Celebrating 100 years of Finland independence
December 6 marked the official 100th ‘birthday’ of Finland. The Nordic country has rolled out a year-long centenary celebration throughout 2017 culminating in the grand finale on the centenary of independence.
And how does the home of Nokia celebrate its 100th birthday? – by sending birthday text messages to seven million Finnish mobile phones. In addition to the obligatory blue and white fireworks display.
Of course, Finland has been inhabited for thousands of years. Its more recent history, influenced by its strategic position between Sweden and Russia, has seen Finland caught up the wars between the two. As a result, Finland has been at times both Swedish and Russian territory over the course of the 1700s and 1800s. Most recently, Finland was conquered by Tsar Alexander I in the mid-1800s and became a Grand Duchy of the Russian empire and remained so for just over 100 years.
When revolution came to Russia in 1917, Finland declared its independence. It endured a brief civil war, sided with Germany in World War II and was forced to give up territory to the Soviet Union following the Continuation War of the mid-1940 to maintain its independence.
Happily, Finland has remained a free and peaceful country ever since and avoided the fate of its Baltic neighbours (Latvia, Estonia and Lithuania) who were absorbed into the Soviet Union and waited decades to achieve their own independence.
My experience with Finland was fleeting – a hurried stopover between Russia and Norway in mid-2011 – but left a lasting impression.
I had not particularly enjoyed my stay in Russia. Language and cultural barriers made getting around difficult and it seemed like the entire population of Russia was mad at me for some reason I could just not fathom.
I boarded the then new Allegro high-speed train in St Petersberg bound for Helsinki. I emerged a few hours later into what seemed to be dazzling sweetness and light.
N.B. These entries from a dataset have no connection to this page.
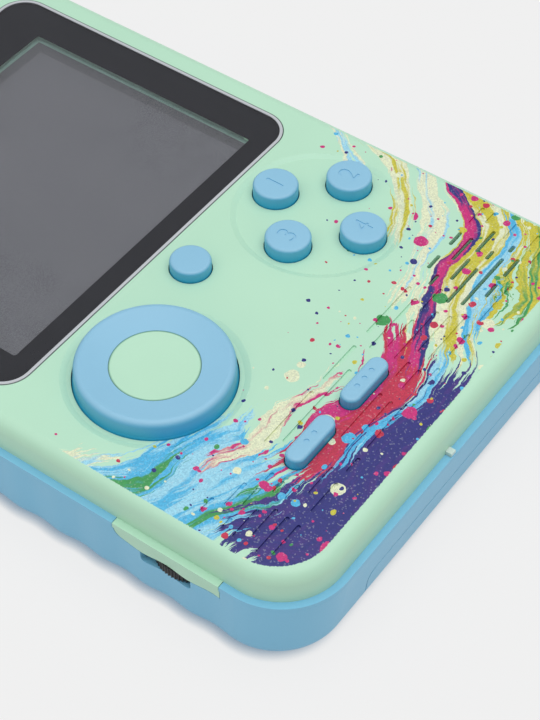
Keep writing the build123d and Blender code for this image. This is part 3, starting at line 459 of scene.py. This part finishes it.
def make_dry_brush():
    """One stroke of a dry brush along an arc: where it covers, and a streaky number for its colour."""
    group, t, entry, leave = new_group(
        "dry_brush",
        [
            ("Radius", NUMBER, 0.0),
            ("Along", NUMBER, 0.0),
            ("Middle", NUMBER, 80.0),
            ("Half width", NUMBER, 5.0),
            ("Start", NUMBER, -120.0),
            ("End", NUMBER, -80.0),
            ("Paint", NUMBER, 1.0),
            ("Seed", NUMBER, 0.0),
        ],
        [("Cover", NUMBER), ("Shade", NUMBER)],
    )
    radius, along = entry["Radius"], entry["Along"]
    streaks = streak_place(t, radius, along, STREAK_PER_MM, entry["Seed"])
    off = t.math("DIVIDE", t.math("SUBTRACT", radius, entry["Middle"]), entry["Half width"])
    side = t.math("SUBTRACT", 1.0, t.math("POWER", t.math("ABSOLUTE", off), STROKE_SHOULDER), clamp=True)
    entering = t.rise(along, entry["Start"], t.math("ADD", entry["Start"], STROKE_ENTRY))
    leaving = t.rise(along, t.math("SUBTRACT", entry["End"], STROKE_EXIT), entry["End"])
    field = t.math("MULTIPLY", side, t.math("SUBTRACT", entering, leaving, clamp=True))
    field = t.math("MULTIPLY", field, entry["Paint"])
    dry = t.spread(t.noise(streaks, 1.0, 4.0, 0.62), *NOISE_BAND, 0.0, 1.0)
    t.link(t.rise(t.math("SUBTRACT", field, dry), 0.0, COVER_BLUR), leave["Cover"])
    shades = streak_place(t, radius, along, SHADE_PER_MM, t.math("ADD", entry["Seed"], SHADE_SEED))
    t.link(t.rise(t.noise(shades, 1.0, 3.0, 0.6), *SHADE_BAND), leave["Shade"])
    return group


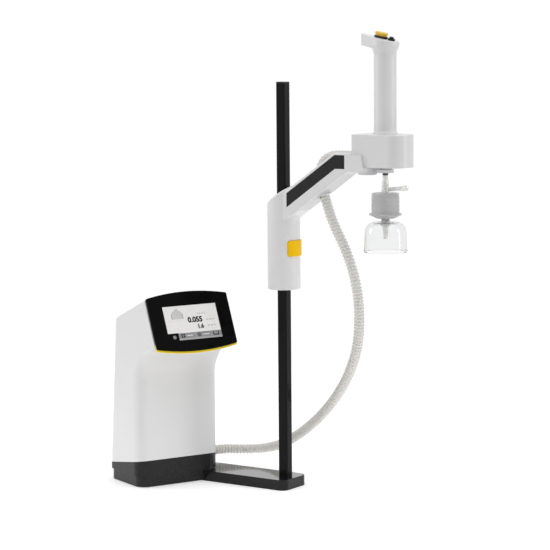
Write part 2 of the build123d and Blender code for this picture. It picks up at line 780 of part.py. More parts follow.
def make_arm_housing():
    beam = make_arm_beam()
    with BuildPart() as arm_housing:
        with BuildSketch(Plane.XY.offset(SLEEVE_BOTTOM)):
            Circle(SLEEVE_RADIUS)
        extrude(amount=200.0)
        split(bisect_by=sleeve_roof(), keep=Keep.BOTTOM)
        fillet(arm_housing.faces().sort_by(Axis.Z)[-1].edges(), 4.0)
        fillet(arm_housing.faces().sort_by(Axis.Z)[0].edges(), 1.5)
        add(beam)
        with BuildSketch(Plane.XY.offset(SLEEVE_BOTTOM)):
            Circle(SLEEVE_BORE)
        extrude(amount=BORE_TOP - SLEEVE_BOTTOM, mode=Mode.SUBTRACT)
        with BuildSketch(Plane.XY.offset(BORE_TOP - 1)):
            RectangleRounded(MAST_SIDE + 1.0, MAST_SIDE + 1.0, MAST_CORNER)
        extrude(amount=60.0, mode=Mode.SUBTRACT)
        with BuildSketch(Plane.XZ):
            with BuildLine():
                Polyline(
                    (56.0, arm_top(56.0) + 12),
                    (56.0, arm_top(56.0) - 15),
                    ((TROUGH_FLOOR + 15 - ARM_TOP_AT_MAST) / ARM_SLOPE, TROUGH_FLOOR),
                    (ARM_TIP + 1, TROUGH_FLOOR),
                    (ARM_TIP + 1, ARM_LEVEL + 12),
                    (ARM_BEND, ARM_LEVEL + 12),
                    close=True,
                )
            make_face()
        extrude(amount=TROUGH_HALF_WIDTH, both=True, mode=Mode.SUBTRACT)
        with BuildSketch(Plane.XZ):
            with BuildLine():
                Polyline(
                    (42.0, arm_under(42.0) - 2),
                    (42.0, arm_top(42.0) - 19),
                    (110.0, TROUGH_FLOOR - 4),
                    (134.0, TROUGH_FLOOR - 4),
                    (134.0, arm_under(134.0) - 2),
                    close=True,
                )
            make_face()
        extrude(amount=ARM_HALF_WIDTH - 5, both=True, mode=Mode.SUBTRACT)
        with BuildSketch(GUIDE.offset(-40)):
            Circle(12.2)
        extrude(amount=90.0, mode=Mode.SUBTRACT)
        with BuildSketch(Plane.XZ.offset(ARM_HALF_WIDTH)):
            add(panel_outline())
        extrude(amount=-PANEL_DEPTH, mode=Mode.SUBTRACT)
        with BuildSketch(Plane.XZ.offset(-ARM_HALF_WIDTH)):
            add(panel_outline())
        extrude(amount=PANEL_DEPTH, mode=Mode.SUBTRACT)
        with BuildSketch(Plane.YZ.offset(12.5)):
            with Locations((0, (BUTTON_LOW + BUTTON_HIGH) / 2)):
                window = (2 * BUTTON_HALF_WIDTH + 2 * LOOSE, BUTTON_HIGH - BUTTON_LOW + 2 * LOOSE)
                RectangleRounded(*window, 4.0)
        extrude(amount=20.0, mode=Mode.SUBTRACT)
        with BuildSketch(Plane.YZ.offset(ARM_TIP)):
            with Locations(*CRADLE_SCREW_SPOTS):
                Circle(1.7)
        extrude(amount=-14.0, mode=Mode.SUBTRACT)
    save(arm_housing.part, "arm_housing")


def make_arm_panel(name, side):
    """A thin dark inlay on one side of the arm; side is -1 for the near face and 1 for the far one."""
    with BuildPart() as arm_panel:
        with BuildSketch(Plane.XZ.offset(-side * (ARM_HALF_WIDTH - PANEL_DEPTH))) as sheet:
            add(panel_outline())
            offset(amount=-GAP, mode=Mode.REPLACE)
        extrude(amount=-side * PANEL_DEPTH)
    save(arm_panel.part, name)


def make_arm_cover():
    """The plate that closes the arm from below."""
    thick = 3.0
    with BuildPart() as arm_cover:
        with BuildSketch(Plane.XZ):
            with BuildLine():
                Polyline(
                    (42.0 + GAP, arm_under(42.0) + 0.5),
                    (42.0 + GAP, arm_under(42.0) + 0.5 + thick * 1.2),
                    (134.0 - GAP, arm_under(134.0) + 0.5 + thick * 1.2),
                    (134.0 - GAP, arm_under(134.0) + 0.5),
                    close=True,
                )
            make_face()
        extrude(amount=ARM_HALF_WIDTH - 5 - GAP, both=True)
        with BuildSketch(GUIDE.offset(-50)):
            Circle(12.2)
        extrude(amount=90.0, mode=Mode.SUBTRACT)
    save(arm_cover.part, "arm_cover")


def make_hose_guide():
    """The sleeve that leads the hose through the arm; its foot follows the arm's underside."""
    with BuildPart() as hose_guide:
        with BuildSketch(GUIDE.offset(-36.0)):
            Circle(12.0)
            Circle(HOSE_RADIUS + 0.4, mode=Mode.SUBTRACT)
        extrude(amount=47.0)
        under = Plane(origin=(0, 0, ARM_UNDER_AT_MAST - 2.0), z_dir=(-ARM_SLOPE, 0, 1))
        split(bisect_by=under, keep=Keep.TOP)
    save(hose_guide.part, "hose_guide")


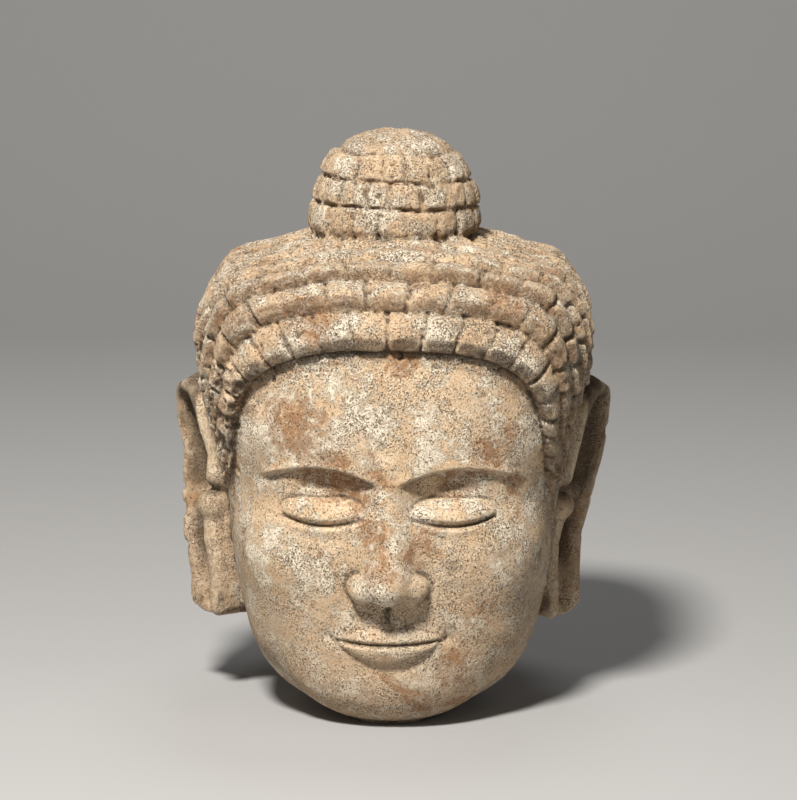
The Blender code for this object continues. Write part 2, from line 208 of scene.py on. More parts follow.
# Rounds of smoothing before a point is set against its neighbourhood, at the wide and the fine scale
WIDE_ROUNDS = 18
FINE_ROUNDS = 3


# Noise. The last number of each call is its seed.

# Multipliers that scatter whole numbers over 64 bits
HASH_STEP = np.uint64(0x9E3779B97F4A7C15)
HASH_FIRST = np.uint64(0xBF58476D1CE4E5B9)
HASH_SECOND = np.uint64(0x94D049BB133111EB)


def hashed(*numbers):
    """A repeatable random share from 0 to 1 for each set of whole numbers."""
    h = np.zeros(np.broadcast(*numbers).shape, dtype=np.uint64)
    for i, n in enumerate(numbers):
        whole = np.asarray(n).astype(np.int64).astype(np.uint64)
        h = (h ^ (whole * HASH_STEP)) + np.uint64(i)
        h = (h ^ (h >> np.uint64(30))) * HASH_FIRST
        h = (h ^ (h >> np.uint64(27))) * HASH_SECOND
        h = h ^ (h >> np.uint64(31))
    return (h >> np.uint64(40)).astype(float) / float(1 << 24)


def grain(p, size, seed):
    """Smooth noise from -1 to 1 with lumps of the given size."""
    q = p / size
    cell = np.floor(q)
    f = q - cell
    w = f * f * (3.0 - 2.0 * f)
    i = cell.astype(np.int64)
    total = np.zeros(len(p))
    for dx in (0, 1):
        for dy in (0, 1):
            for dz in (0, 1):
                weight = (
                    (w[:, 0] if dx else 1 - w[:, 0])
                    * (w[:, 1] if dy else 1 - w[:, 1])
                    * (w[:, 2] if dz else 1 - w[:, 2])
                )
                total += weight * hashed(i[:, 0] + dx, i[:, 1] + dy, i[:, 2] + dz, seed)
    return 2.0 * total - 1.0


def layered(p, size, seed, octaves=3):
    """Noise from -1 to 1 in which each octave is half as large and half as strong as the last."""
    total = np.zeros(len(p))
    share = 1.0
    for octave in range(octaves):
        total += share * grain(p, size / 2**octave, seed + octave)
        share *= 0.5
    return total / (2.0 - 2.0 ** (1 - octaves))


# Shaping curves

def between(value, low, high):
    """A smooth step, 0 up to low and 1 from high on."""
    share = np.clip((value - low) / (high - low), 0.0, 1.0)
    return share * share * (3.0 - 2.0 * share)


def bump(value, half_width):
    """A smooth hump, 1 in the middle and all but gone at twice its half width."""
    return np.exp(-((value / half_width) ** 2))


def arch(x, half_width, power):
    """A hump that ends at its half width; a power below 1 makes it fuller."""
    return np.clip(1.0 - (x / half_width) ** 2, 0.0, 1.0) ** power


# Bare head, alike on both sides: centre, half sizes and power of each rounded solid. The power is 2
# where none is given.

CRANIUM = ((0, 7, 164), (92, 94, 74), 2.7)
NECK_BLEND = 10
EYE_X = 34.0
EYE_SOCKET = ((EYE_X, -98, 125), (26, 15, 12))
EYEBALL = ((EYE_X, -66, 117), (20, 22, 14))
NOSE_TIP = ((0, -102, 79), (12, 11, 10))
NOSE_WING = ((13, -94, 76), (8, 11, 8))
NOSTRIL = ((7, -101, 67.5), (4, 5.5, 4))

# Top and bottom of the nose's ridge, and the radius at each
NOSE_RIDGE = ((0, -84, 138), (0, -97, 84), 8, 11.5)

# The same for the forms of the face, with how far each blends into those before it
FACE_FORMS = {
    "forehead": ((0, -20, 172), (87, 73, 58), 3.0, 8),
    "temples": ((0, -10, 122), (86, 84, 96), 2.3, 16),
    "jaw": ((0, -22, 72), (78, 71, 73), 2.5, 18),
    "cheekbone": ((44, -57, 90), (29, 29, 28), 2.0, 14),
    "chin": ((0, -66, 27), (43, 26, 26), 2.0, 16),
    "mouth": ((0, -70, 47), (34, 23, 21), 2.0, 10),
}

# Heights of the carved lines of the face
BROW_Z = 131.0
LID_Z = 114.0
MOUTH_Z = 47.0


def smooth_union(a, b, blend):
    """Distance to two solids at once, with a fillet of about the given size between them."""
    share = np.clip(0.5 + 0.5 * (b - a) / blend, 0.0, 1.0)
    return b * (1.0 - share) + a * share - blend * share * (1.0 - share)


def smooth_cut(a, b, blend):
    return -smooth_union(-a, b, blend)


def ellipsoid(p, centre, half, power=2.0):
    """Distance to a rounded solid; a power above 2 fills it out towards a box."""
    q = p - np.array(centre)
    size = np.sum(np.abs(q / np.array(half)) ** power, axis=-1) ** (1.0 / power)
    return (1.0 - 1.0 / np.maximum(size, 1e-6)) * np.linalg.norm(q, axis=-1)


def tapered_rod(p, start, end, start_radius, end_radius):
    """Distance to a rod with round ends."""
    a = np.array(start)
    along = np.array(end) - a
    share = np.clip(((p - a) @ along) / (along @ along), 0.0, 1.0)
    nearest = a + share[..., None] * along
    return np.linalg.norm(p - nearest, axis=-1) - (start_radius + share * (end_radius - start_radius))


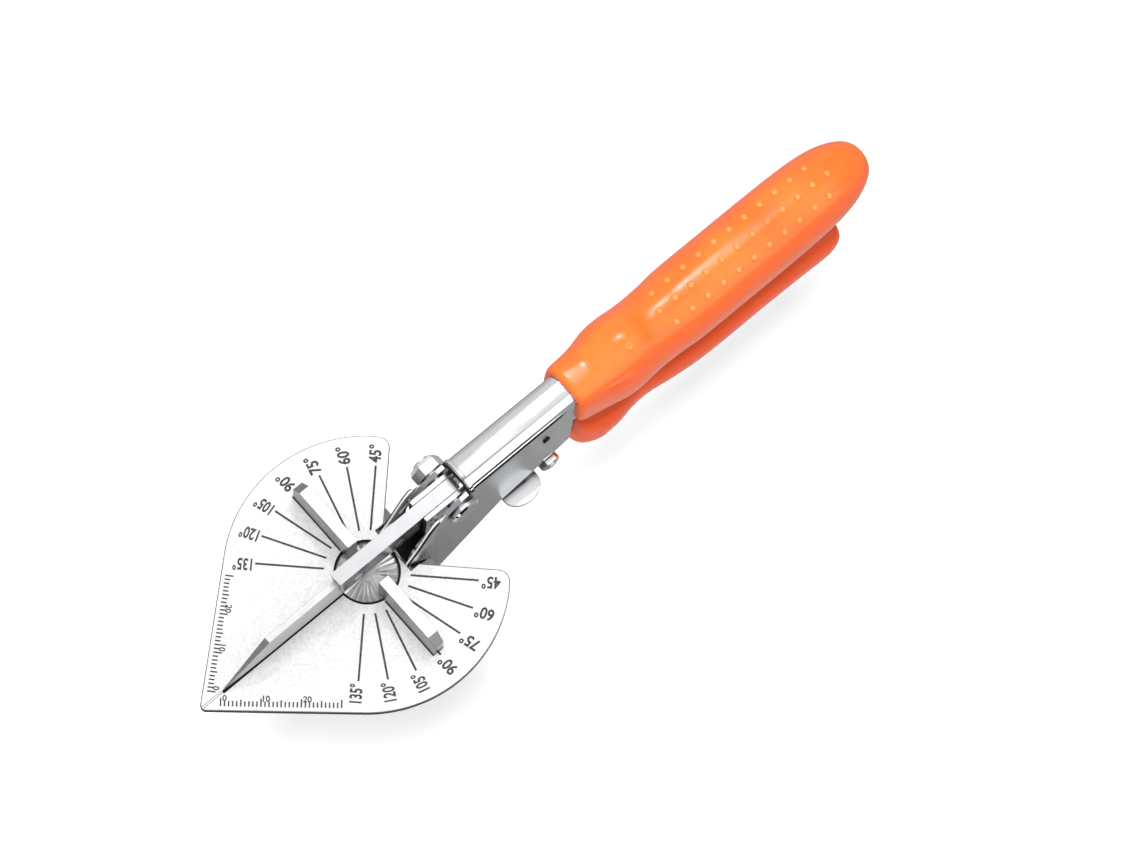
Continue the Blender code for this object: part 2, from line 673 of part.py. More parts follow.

I set out to explore the capital and, me being me, I was quickly lost; unable to find a prominent landmark just a few blocks from my hotel.
Within seconds of pulling out my map and beginning to frown at it, a voice from my side said, ‘Hello, how can I help you find something?’
The voice, speaking perfect English, belonged to a smiling middle-aged woman, apparently on her way to work. I pointed at my intended destination, the city’s main cathedral, on my map and she said ‘You better come with me this way and I will show you where to go.’
A few minutes later I arrived in the main square in front of the cathedral to find a team of green-clad information volunteers who roam the city looking for foreign visitors, just like me to be kind and helpful to. There is even a mascot called Helppi* dedicated to providing assistance to visitors.
I had only 2 1/2 days to explore the capital, enough time to take a self-guided walking tour of the central city, enjoy a hop-on-hop-off bus tour, check out the Olympic Stadium (home to the 1952 Olympics) and visit the world heritage listed Fortress of Suomenlinna. Time and again I was rescued from my own poor navigation skills by friendly locals.
The almost worrying level of niceness I found in Finland during my whistlestop stay left a lasting and very fond impression.
On my brief stopover in the nation’s cute capital I tried really hard, but unsuccessfully, to find something to slag the Finns for; but I just couldn’t do it. (I did see a someone run a red light in the CBD, which was very naughty).
The best I could come with was, what I found to be, an unnecessarily large number of men sporting pony tails. Then there is the rather annoying tendency of the Finns to be good at everything.
Studying sports history at university years ago, I learned that Finland had the highest per capita number of Olympic gold medals, thanks in part to the extraordinary record of distance runner Pavo Nurmi (once voted the greatest Olympian ever) and the Finnish prowess for throwing javelins.
Then in my working life I came in contact with the extraordinary success of Finland’s education system. Most international education studies rank Finland at or very close to the top, destroying theories about blondes being dumb.
Finland manages to provide all of its children with a world-class education regardless of their background or what school they go to. They have made all their schools good ones. In addition, they have excellent hospitals, generous social security, recycling programs, solar energy and superb green spaces. It’s a bit like a communist utopia without the communism.
One hundred years after declaring independence, Finland maintains one of the world’s highest GDP per capita and, perhaps most importantly, is one of the word’s happiest countries.
I didn’t get to pay my birthday respects in person in 2017 but I look forward to visiting again and being rescued by Helpii and the friendly citizens of Finland.
So Happy Birthday Finland and many happy returns.